Babies on the Brain
In rats, motherhood leaves long-term biological signatures in a brain region that is crucial for learning and memory.
Pregnancy is a time of massive physiological upheaval that disturbs every major organ system in the body. “We’re often told, ‘don’t worry, it all resolves afterwards,’” said Liisa Galea, a behavioral neuroendocrinologist at the Center for Addiction and Mental Health. “But does it really? Or is there a long-lasting signature? I’ve always been fascinated by that.”
In a new study in rodents, Galea identified some of these signatures of motherhood in the brain, describing persistent differences in markers of neuroinflammation and plasticity.1
In humans, research suggests that male and female brains age differently in the context of both health and neurodegenerative disease, but the mechanisms underlying these complex sex differences are not fully understood.2,3 “We need to understand what kind of female-specific experiences might be driving increased risk or resilience,” said Galea.

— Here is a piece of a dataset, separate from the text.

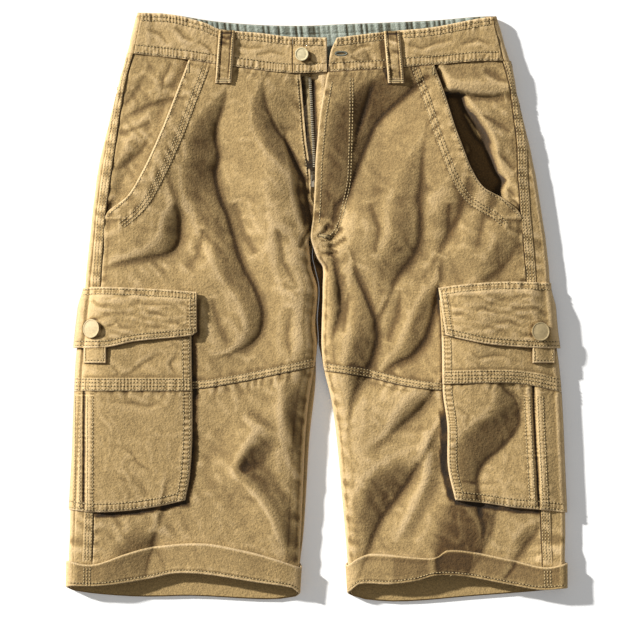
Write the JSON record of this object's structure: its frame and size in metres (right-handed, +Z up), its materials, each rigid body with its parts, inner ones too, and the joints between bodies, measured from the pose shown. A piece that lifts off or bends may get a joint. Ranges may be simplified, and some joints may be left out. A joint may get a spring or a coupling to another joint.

To begin unraveling this mystery, Galea and her team examined cellular and molecular differences in the hippocampi of rats with zero, one, or two litters of pups.1 They found that rats with one or two litters had higher levels of post-synaptic density 95 protein—which plays a key role in the ability of neurons to alter their connections with each other—compared to non-mothers, both shortly after giving birth and in middle age. While rats without pups experienced a decline in neural stem cells with age, mothers had similar neural stem cell densities at both time points. In middle age, rats with two litters had greater densities of microglia, the brain’s immune cells, compared to rats without pups.
“I found the conclusions to be insightful,” said Jessica Bradshaw, who studies maternal brain health at the University of North Texas Health Science Center and was not involved in the study. “This highlights that even a healthy pregnancy can have short-term and long-term effects on the brain.”
- Duarte-Guterman P et al. Open Biol. 2023;13(11):230217.
- Armstrong NM et al. Neurobiol Aging. 2019;81:146-156.
- Laws KR et al. Curr Opin Psychiatry. 2018;31(2):133-139.